Las Vegas Sun

March 28, 2024

Whiskey brought the ACM Awards here, but what will get it to stay?

The Last Rodeo

Rick Diamond/Getty Images

Kix Brooks and Ronnie Dunn with CBS Entertainment executive Jack Sussman, Executive Producer of The ACM Awards R.A.C. Clark, President of Dick Clark Productions Orly Adelson, manager Clarence Spalding, and Executive Director Of The ACM Bob Romeo at the post show reception for ACM Presents: Brooks & Dunn - The Last Rodeo at the MGM Grand Garden Arena on April 19, 2010.

It is partly by chance and partly by an empty bottle of Crown Royal that MGM Grand will host the 46th annual Academy of Country Music Awards on Sunday night.

The show was televised from Los Angeles for more than 30 years, until one night in 2003 when the bar at the Universal Studios Hilton ran out of the Canadian whiskey. At that moment two patrons of the bar, Bob Romeo, current CEO of the Academy and Jack Lameier, former president of the board, decided there was only one sensible thing to do: Move the next year’s show to a place where the well would never run dry.

Romeo jokingly suggested Vegas. And so it was.

“I could give you a speech about business trends and numbers, but we moved the whole awards show based on a handshake and a bottle of Crown Royal,” he says.

It’s an appropriate origin for the partnership between the ACM Awards and a city that few consider to be very country. After seven years the CBS-televised award show is doing well in its adoptive home, raking in more than 13 million people last year, and locally the Academy has expanded its reach into charities and a slew of fan-focused events. It hasn’t quite become the annual National Finals Rodeo, which draws approximately 200,000 every winter, but if Romeo has his way it might be.

“The Academy constantly evolves as country music grows and changes. I think our organization is one that tries to remain nimble, tries to change with the times and tries to be as current as we can,” Romeo explains.

In 2006, ACM partnered with Fremont Street Experience for a free concert Downtown the weekend of the awards show. The event was so successful it expanded to a two-night concert series in 2007. Last year’s events drew more than 18,000 attendees, and this year, Sara Evans and Ronnie Dunn will headline concerts beginning at 6:15 on Friday and Saturday night with a dozen artists performing in all.

The Academy has also created Lifting Lives, a charity dedicated to the cause of using music as a healing tool to help those in need. In 2009, the organization began integrating a Lifting Lives segment into the awards show, which has raised more than $200,000 to date. On Monday night CBS will film a second special from MGM Grand called Girls’ Night Out: The Superstar Women of Country Music, with proceeds from that event also benefitting Lifting Lives.

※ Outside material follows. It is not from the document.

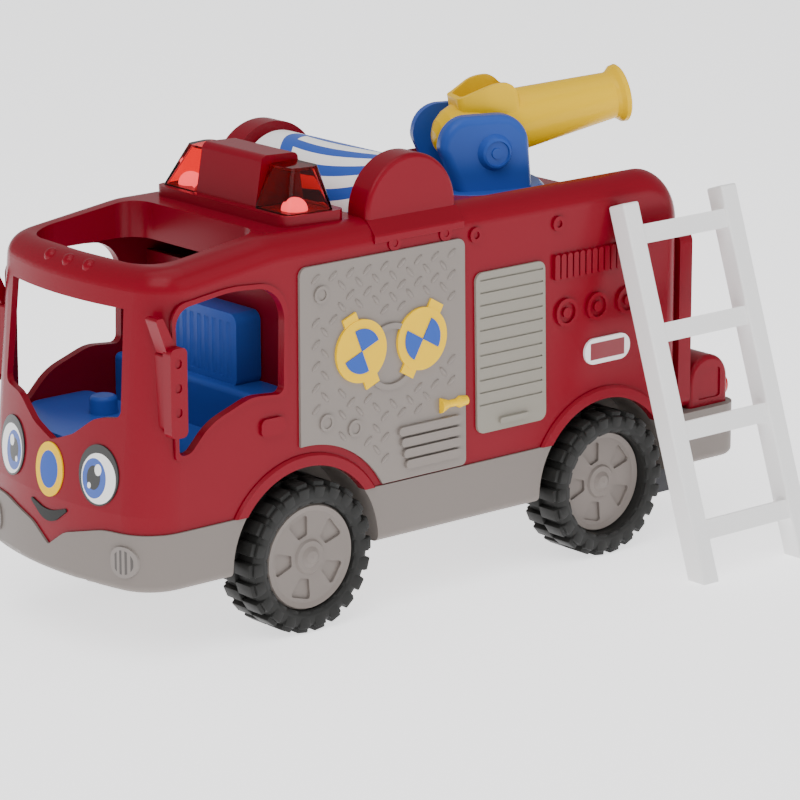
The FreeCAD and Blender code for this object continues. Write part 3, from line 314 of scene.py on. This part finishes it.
def fog_lamp_material(colours, sizes):
    """Grey lamp with upright bars; painted shade darkens the gaps between the bars."""
    material, tree, shader = new_material("fog_lamp_bars")
    _, y, z = object_axes(tree)
    side = maths(tree, "ABSOLUTE", maths(tree, "SUBTRACT", y, sizes.centre_y))
    inside = oval(tree, side, z, FOG_LAMP_CENTRE, FOG_LAMP_RADII)
    phase = maths(tree, "FRACT", maths(tree, "MULTIPLY", side, FOG_LAMP_BARS))
    gap = maths(tree, "MULTIPLY", inside, maths(tree, "LESS_THAN", phase, FOG_LAMP_GAP_SHARE))
    # painted shade: the gaps between the bars get a darker grey where shade falls in them
    painted_gap_shade = tuple(channel * 0.35 for channel in colours.grey)
    tree.links.new(painted(tree, colours.grey, [(gap, painted_gap_shade)]), shader.inputs["Base Color"])
    bump = tree.nodes.new("ShaderNodeBump")
    bump.inputs["Distance"].default_value = 0.0006
    tree.links.new(maths(tree, "SUBTRACT", 1.0, gap), bump.inputs["Height"])
    tree.links.new(bump.outputs["Normal"], shader.inputs["Normal"])
    shader.inputs["Roughness"].default_value = 0.4
    return material


def paint_node(name, material):
    """Give one CAD node a material."""
    mesh = frame["nodes"][name].data
    mesh.materials.clear()
    mesh.materials.append(material)


def both(name):
    """Names of a left-hand and a right-hand node."""
    return [name + "_left", name + "_right"]


# ---- modelling helpers ----
def start(make, **settings):
    """Add one primitive on its own and return it."""
    bpy.ops.object.select_all(action="DESELECT")
    make(**settings)
    return bpy.context.active_object


def edit(obj, mode="VERT"):
    """Edit one object with everything selected."""
    bpy.ops.object.select_all(action="DESELECT")
    bpy.context.view_layer.objects.active = obj
    obj.select_set(True)
    bpy.ops.object.mode_set(mode="EDIT")
    bpy.ops.mesh.select_mode(type=mode)
    bpy.ops.mesh.select_all(action="SELECT")


def done():
    """Leave edit mode."""
    bpy.ops.object.mode_set(mode="OBJECT")


def apply_transform(obj):
    """Write the object's place, turn and size into its mesh."""
    bpy.ops.object.select_all(action="DESELECT")
    bpy.context.view_layer.objects.active = obj
    obj.select_set(True)
    bpy.ops.object.transform_apply(location=True, rotation=True, scale=True)


def join(name, objects):
    """Join objects into one piece."""
    bpy.ops.object.select_all(action="DESELECT")
    for obj in objects:
        obj.select_set(True)
    bpy.context.view_layer.objects.active = objects[0]
    bpy.ops.object.join()
    objects[0].name = name
    return objects[0]


def copy_piece(obj, name):
    """A separate copy of a piece."""
    bpy.ops.object.select_all(action="DESELECT")
    bpy.context.view_layer.objects.active = obj
    obj.select_set(True)
    bpy.ops.object.duplicate(linked=False)
    bpy.context.active_object.name = name
    return bpy.context.active_object


def move_mesh(obj, offset):
    """Move the whole mesh and leave the object at the origin."""
    edit(obj)
    bpy.ops.transform.translate(value=offset)
    done()


def flip_mesh(obj, plane_y):
    """Mirror the whole mesh in a plane across Y."""
    edit(obj)
    bpy.ops.transform.resize(value=(1, -1, 1), center_override=(0, plane_y, 0))
    bpy.ops.mesh.flip_normals()
    done()


def repeat_round(obj, count, angle):
    """Repeat the object round the Y axis through the origin."""
    bpy.ops.object.empty_add(rotation=(0, angle, 0))
    turn = bpy.context.active_object
    array = obj.modifiers.new("round", "ARRAY")
    array.count = count
    array.use_relative_offset = False
    array.use_object_offset = True
    array.offset_object = turn
    bpy.context.view_layer.objects.active = obj
    bpy.ops.object.modifier_apply(modifier="round")
    bpy.data.objects.remove(turn)


def repeat_along(obj, count, offset):
    """Repeat the object along a straight line."""
    array = obj.modifiers.new("row", "ARRAY")
    array.count = count
    array.use_relative_offset = False
    array.use_constant_offset = True
    array.constant_offset_displace = offset
    bpy.context.view_layer.objects.active = obj
    bpy.ops.object.modifier_apply(modifier="row")


def block(size, place, turn=(0, 0, 0), bevel=0.0):
    """A rounded block."""
    obj = start(bpy.ops.mesh.primitive_cube_add, size=1.0)
    obj.scale = size
    apply_transform(obj)
    if bevel > 0:
        edit(obj, "EDGE")
        bpy.ops.mesh.bevel(offset=bevel, segments=2, affect="EDGES")
        done()
    obj.rotation_euler = turn
    obj.location = place
    apply_transform(obj)
    return obj


# ---- pieces ----
class ENGINE_OT_tyres(bpy.types.Operator):
    """Four tyres with chunky lugs"""

    bl_idname = "engine.tyres"
    bl_label = "Tyres"

    def carcass(self, sizes):
        """Smooth ring under the lugs, centred on the origin."""
        outer = sizes.tyre_radius - sizes.lug_height
        thickness = outer - sizes.rim_radius
        ring = start(bpy.ops.mesh.primitive_cube_add, size=1.0)
        ring.scale = (1, sizes.tyre_width - 0.4 * MM, thickness)
        ring.location = (0, 0, sizes.rim_radius + thickness / 2)
        apply_transform(ring)
        edit(ring, "FACE")
        bpy.ops.mesh.select_all(action="DESELECT")
        done()
        for face in ring.data.polygons:
            face.select = abs(face.normal.x) < 0.5 or face.normal.x < 0
        bpy.ops.object.mode_set(mode="EDIT")
        bpy.ops.mesh.delete(type="FACE")
        bpy.ops.mesh.select_all(action="SELECT")
        bpy.ops.transform.translate(value=(-0.5, 0, 0))
        bpy.ops.mesh.select_mode(type="VERT")
        bpy.ops.mesh.bevel(offset=2.1 * MM, segments=4, affect="VERTICES")
        bpy.ops.mesh.select_all(action="SELECT")
        bpy.ops.mesh.spin(steps=132, dupli=False, angle=2 * math.pi, center=(0, 0, 0), axis=(0, 1, 0))
        bpy.ops.mesh.select_all(action="SELECT")
        bpy.ops.mesh.remove_doubles(threshold=0.00001)
        done()
        return ring

    def execute(self, context):
        sizes = context.scene.engine_sizes
        parts = [self.carcass(sizes)]
        lug_top = sizes.tyre_radius - 0.12 * MM
        step = 2 * math.pi / sizes.lug_count
        for side in (-1, 1):
            turn = step / 2 if side > 0 else 0.0
            crown = block((4.5 * MM, 8.2 * MM, 3.6 * MM), (0, side * 4.0 * MM, lug_top - 1.8 * MM),
                          bevel=0.5 * MM)
            shoulder = block((4.5 * MM, 1.6 * MM, 6.0 * MM), (0, side * 8.1 * MM, lug_top - 4.6 * MM),
                             turn=(-side * 0.14, 0, 0), bevel=0.5 * MM)
            for lug in (crown, shoulder):
                lug.rotation_euler = (0, turn, 0)
                apply_transform(lug)
                repeat_round(lug, sizes.lug_count, step)
                parts.append(lug)
        tyre = join("tyre", parts)
        bpy.ops.object.shade_smooth_by_angle(angle=math.radians(35))
        tyre.data.materials.append(bpy.data.materials["tyre_black"])
        middle = sizes.tyre_face - sizes.tyre_width / 2
        for axle, axle_x in (("front", sizes.centre_x), ("rear", sizes.centre_x - sizes.wheelbase)):
            for hand, side in (("left", 1), ("right", -1)):
                piece = copy_piece(tyre, axle + "_tyre_lugged_" + hand)
                if side < 0:
                    flip_mesh(piece, 0.0)
                move_mesh(piece, (axle_x, sizes.centre_y + side * middle, sizes.tyre_radius))
                node = axle + "_tyre_" + hand
                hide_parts(node)
                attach(piece, axle + "_wheels")
        bpy.data.objects.remove(tyre)
        return {"FINISHED"}


class ENGINE_OT_tread_plates(bpy.types.Operator):
    """Raised studs on the tread-plate panels"""

    bl_idname = "engine.tread_plates"
    bl_label = "Tread plates"

    def blocked(self, x, z):
        """True where another fitting leaves no room for a stud (x from the front axle, z up, millimetres)."""
        if not (PLATE_LEFT <= x <= PLATE_RIGHT and PLATE_BOTTOM <= z <= PLATE_TOP):
            return True
        if math.hypot(x, z - ARCH_Z) < ARCH_RADIUS:
            return True
        if any(x < corner_x and z < corner_z for corner_x, corner_z in VENT_CORNERS):
            return True
        return any(math.hypot(x - fit_x, z - fit_z) < radius for fit_x, fit_z, radius in PLATE_FITTINGS)

    def execute(self, context):
        sizes = context.scene.engine_sizes
        rows = []
        for turn, shift in ((math.radians(40), 0.0), (math.radians(-50), 0.5)):
            stud = start(bpy.ops.mesh.primitive_uv_sphere_add, segments=10, ring_count=6, radius=0.5)
            stud.scale = (sizes.stud_length, 2 * sizes.stud_height, sizes.stud_width)
            stud.rotation_euler = (0, turn, 0)
            stud.location = (sizes.centre_x - 70 * MM + shift * sizes.stud_pitch,
                             sizes.centre_y + sizes.plate_face,
                             46 * MM + shift * sizes.stud_pitch)
            apply_transform(stud)
            repeat_along(stud, 11, (sizes.stud_pitch, 0, 0))
            repeat_along(stud, 12, (0, 0, sizes.stud_pitch))
            rows.append(stud)
        studs = join("tread_studs_left", rows)
        edit(studs)
        bpy.ops.mesh.select_all(action="DESELECT")
        done()
        for vertex in studs.data.vertices:
            vertex.select = self.blocked((vertex.co.x - sizes.centre_x) / MM, vertex.co.z / MM)
        bpy.ops.object.mode_set(mode="EDIT")
        bpy.ops.mesh.select_linked()
        bpy.ops.mesh.delete(type="VERT")
        done()
        bpy.ops.object.shade_smooth()
        studs.data.materials.append(bpy.data.materials["plate_grey"])
        other = copy_piece(studs, "tread_studs_right")
        flip_mesh(other, sizes.centre_y)
        for piece in (studs, other):
            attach(piece, "chassis")
        return {"FINISHED"}


class ENGINE_OT_finishes(bpy.types.Operator):
    """Materials of every CAD node"""

    bl_idname = "engine.finishes"
    bl_label = "Finishes"

    def execute(self, context):
        colours = context.scene.engine_colours
        sizes = context.scene.engine_sizes
        red = plastic("red_plastic", colours.red, 0.26)
        grey = plastic("grey_plastic", colours.grey, 0.42)
        dark = plastic("dark_plastic", colours.dark, 0.5)
        blue = plastic("blue_plastic", colours.blue, 0.26)
        yellow = plastic("yellow_plastic", colours.yellow, 0.26)
        white = plastic("white_plastic", colours.white, 0.3, glow=0.08)
        steel = plastic("steel", colours.steel, 0.3, metallic=1.0)
        black = plastic("tyre_black", colours.black, 0.42)
        plate = plastic("plate_grey", colours.plate, 0.3, coat=0.1)
        finishes = [
            (red, ["body_shell", "roof_shell", "rear_panel", "tail_pods"] + both("wing_mirror") +
             both("drum_cover") + ["cover_screws"]),
            (grey, ["skirt_chassis", "battery_cover"] + both("front_hub") + both("rear_hub")),
            (dark, ["speaker_bracket", "battery_box", "turntable_spindle", "rear_valance", "batteries"]),
            (blue, ["cab_interior", "driver_peg", "passenger_peg", "cannon_bracket", "cannon_pivot_pin",
                    "reel_quadrants", "nose_disc"]),
            (yellow, ["cannon_barrel", "hose_reel_discs", "hose_nozzles", "nose_ring", "drum_beads"]),
            (white, ["ladder"]),
            (dome_material(colours), ["lamp_domes"]),
            (steel, ["driver_peg_spring", "passenger_peg_spring", "battery_contacts", "drum_axle", "front_axle",
                     "rear_axle"]),
            (black, ["speaker", "mouth_panel"] + both("front_tyre") + both("rear_tyre")),
            (plate, both("tread_plate_panel")),
            (plastic("shutter_grey", colours.shutter, 0.4), both("roller_shutter")),
            (plastic("board_green", colours.circuit, 0.4), ["circuit_board"]),
            (lens_material(colours), both("light_lens")),
            (plastic("tail_lamp_red", colours.tail_lamp, 0.12, coat=0.4), ["tail_lamps"]),
            (drum_material(colours, sizes), ["drum"]),
            (eye_material(colours, sizes), ["eye_panels"]),
            (badge_material(colours, sizes), ["side_badges"]),
            (fog_lamp_material(colours, sizes), ["fog_lamps"]),
        ]
        for material, names in finishes:
            for name in names:
                paint_node(name, material)
        return {"FINISHED"}


class ENGINE_OT_stage(bpy.types.Operator):
    """Floor, lights and camera"""

    bl_idname = "engine.stage"
    bl_label = "Stage"

    def lamp(self, name, place, turn, size, power):
        """A soft square light."""
        angles = [math.radians(angle) for angle in turn]
        bpy.ops.object.light_add(type="AREA", location=place, rotation=angles)
        light = bpy.context.active_object
        light.name = name
        light.data.shape = "SQUARE"
        light.data.size = size
        light.data.energy = power

    def execute(self, context):
        colours = context.scene.engine_colours
        floor = start(bpy.ops.mesh.primitive_plane_add, size=8.0)
        floor.name = "floor"
        floor.data.materials.append(floor_material(colours))
        self.lamp("key_light", (0.7, 0.5, 1.1), (35, 0, 125), 0.9, 7.5)
        self.lamp("fill_light", (-0.4, 1.2, 0.8), (-50, 0, 15), 1.0, 2.8)
        self.lamp("top_light", (0.0, 0.0, 1.5), (0, 0, 0), 1.2, 5.5)
        world = bpy.data.worlds.new("studio")
        world.use_nodes = True
        world.node_tree.nodes["Background"].inputs["Color"].default_value = (1.0, 1.0, 1.0, 1.0)
        world.node_tree.nodes["Background"].inputs["Strength"].default_value = 0.48
        context.scene.world = world
        bpy.ops.object.camera_add(location=(0.84152, 0.99206, 0.41115),
                                  rotation=[math.radians(angle) for angle in (75.022, 0.111, 139.819)])
        camera = bpy.context.active_object
        camera.name = "camera"
        camera.data.lens = 177.2
        camera.data.sensor_width = 36.0
        context.scene.camera = camera
        return {"FINISHED"}


STEPS = (ENGINE_OT_finishes, ENGINE_OT_tyres, ENGINE_OT_tread_plates, ENGINE_OT_stage)


class ENGINE_PT_panel(bpy.types.Panel):
    """Buttons for every piece"""

    bl_idname = "ENGINE_PT_panel"
    bl_label = "Fire engine"
    bl_space_type = "VIEW_3D"
    bl_region_type = "UI"
    bl_category = "Fire engine"

    def draw(self, context):
        for step in STEPS:
            self.layout.operator(step.bl_idname)


CLASSES = (EngineSizes, EngineColours) + STEPS + (ENGINE_PT_panel,)


def register():
    for cls in CLASSES:
        bpy.utils.register_class(cls)
    bpy.types.Scene.engine_sizes = PointerProperty(type=EngineSizes)
    bpy.types.Scene.engine_colours = PointerProperty(type=EngineColours)


def unregister():
    del bpy.types.Scene.engine_colours
    del bpy.types.Scene.engine_sizes
    for cls in reversed(CLASSES):
        bpy.utils.unregister_class(cls)


def main():
    register()
    bpy.ops.engine.finishes()
    bpy.ops.engine.tyres()
    bpy.ops.engine.tread_plates()
    bpy.ops.engine.stage()


if __name__ == "__main__":
    main()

This year the Academy will host its first-ever Fan Jam at the Mandalay Bay Events Center—a companion event to the official ceremony at the MGM Grand that will live stream the awards on a big screen and host live performances from acts like Sugarland, Eric Church and The Band Perry, which the ceremony will cut to periodically. The concept, Romeo explained, was to accommodate more fans than the MGM Grand Garden Arena can hold—and at a cheaper price point. Tickets for the awards began at $150 and are sold out; Fan Jam tickets are $35 and, according to Romeo, almost sold out.

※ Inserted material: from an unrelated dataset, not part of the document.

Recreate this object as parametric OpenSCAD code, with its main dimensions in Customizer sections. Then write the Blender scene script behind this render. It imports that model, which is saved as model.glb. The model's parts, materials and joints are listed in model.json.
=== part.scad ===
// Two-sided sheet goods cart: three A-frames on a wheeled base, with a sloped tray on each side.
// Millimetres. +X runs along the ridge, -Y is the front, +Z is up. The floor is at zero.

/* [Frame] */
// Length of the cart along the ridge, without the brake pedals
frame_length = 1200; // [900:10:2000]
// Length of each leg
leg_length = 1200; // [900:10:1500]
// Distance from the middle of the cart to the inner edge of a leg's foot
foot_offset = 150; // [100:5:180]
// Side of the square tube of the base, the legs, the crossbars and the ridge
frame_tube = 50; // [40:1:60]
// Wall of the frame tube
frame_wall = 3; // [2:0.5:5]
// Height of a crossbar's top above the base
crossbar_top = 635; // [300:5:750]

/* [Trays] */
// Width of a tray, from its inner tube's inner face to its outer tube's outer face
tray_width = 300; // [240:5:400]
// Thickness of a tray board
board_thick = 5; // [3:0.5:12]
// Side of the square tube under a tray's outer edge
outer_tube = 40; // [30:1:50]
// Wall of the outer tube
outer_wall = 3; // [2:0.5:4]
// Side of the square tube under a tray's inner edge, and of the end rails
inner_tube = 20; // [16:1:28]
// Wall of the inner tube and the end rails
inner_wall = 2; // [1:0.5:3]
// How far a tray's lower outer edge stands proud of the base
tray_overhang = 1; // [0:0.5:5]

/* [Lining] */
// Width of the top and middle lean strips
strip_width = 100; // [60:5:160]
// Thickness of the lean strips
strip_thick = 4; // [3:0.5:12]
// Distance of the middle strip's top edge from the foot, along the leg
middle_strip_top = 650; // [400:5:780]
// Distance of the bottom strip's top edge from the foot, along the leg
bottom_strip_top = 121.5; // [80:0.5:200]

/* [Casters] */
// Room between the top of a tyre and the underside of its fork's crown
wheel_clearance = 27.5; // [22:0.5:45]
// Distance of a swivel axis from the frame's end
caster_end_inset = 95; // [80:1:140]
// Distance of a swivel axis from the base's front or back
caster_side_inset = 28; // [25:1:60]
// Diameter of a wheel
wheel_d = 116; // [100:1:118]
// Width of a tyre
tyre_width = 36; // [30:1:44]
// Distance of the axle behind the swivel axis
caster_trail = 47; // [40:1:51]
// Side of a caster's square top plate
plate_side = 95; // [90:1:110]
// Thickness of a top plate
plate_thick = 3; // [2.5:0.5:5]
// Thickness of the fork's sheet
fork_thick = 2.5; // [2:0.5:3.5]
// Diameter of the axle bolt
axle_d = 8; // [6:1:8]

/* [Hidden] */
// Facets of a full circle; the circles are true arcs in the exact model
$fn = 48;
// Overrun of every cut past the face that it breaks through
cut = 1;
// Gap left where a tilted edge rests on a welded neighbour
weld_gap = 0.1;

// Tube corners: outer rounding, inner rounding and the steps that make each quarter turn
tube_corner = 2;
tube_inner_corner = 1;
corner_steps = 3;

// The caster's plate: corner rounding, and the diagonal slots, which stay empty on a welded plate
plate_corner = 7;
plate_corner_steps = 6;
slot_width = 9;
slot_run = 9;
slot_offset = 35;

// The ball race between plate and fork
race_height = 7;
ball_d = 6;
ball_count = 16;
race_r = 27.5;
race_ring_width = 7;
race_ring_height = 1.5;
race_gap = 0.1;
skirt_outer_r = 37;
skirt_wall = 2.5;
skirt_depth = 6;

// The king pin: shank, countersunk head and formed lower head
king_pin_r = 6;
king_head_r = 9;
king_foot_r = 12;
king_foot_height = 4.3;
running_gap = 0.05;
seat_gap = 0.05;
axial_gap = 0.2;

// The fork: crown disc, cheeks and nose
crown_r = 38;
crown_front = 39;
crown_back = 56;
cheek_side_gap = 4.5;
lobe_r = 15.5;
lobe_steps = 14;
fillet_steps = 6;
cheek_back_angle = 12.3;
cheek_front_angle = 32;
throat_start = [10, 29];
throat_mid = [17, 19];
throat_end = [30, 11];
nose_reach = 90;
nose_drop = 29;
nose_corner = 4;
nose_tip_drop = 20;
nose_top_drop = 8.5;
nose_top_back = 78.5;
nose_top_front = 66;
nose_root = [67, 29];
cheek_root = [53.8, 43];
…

“The Academy has come to Vegas and in seven years has essentially sold out the two biggest arenas in town, which to me is an unbelievable statement for the popularity of country music,” Romeo says.

For Vegas, that’s good news, too, because Romeo concedes the Academy recently considered leaving Las Vegas for Dallas. There, they could accommodate an even larger event with 50,000 to 60,000 fans. Fan Jam, then, was created as an alternative that may preserve the relationship between ACM and Vegas—if it translates well on television.

“If (Fan Jam) works, it allows me to take care of 7,000 more people,” says Romeo. “It’ll probably lead us to come up with some other ideas of things we could do in Vegas to supersize the ACMs.” One possibility being discussed is creating a country music festival that would make Vegas the go-to destination for fans every April.

While there is a lot riding on the success of this year’s ACM events, Romeo likes his odds. “We gambled when we moved there, we gambled with Fremont Street, and we gamble every year when we try something different. So far, I think I’ve had a pretty good lucky streak going in Vegas.”

Just as long as the bars don’t run out of Crown.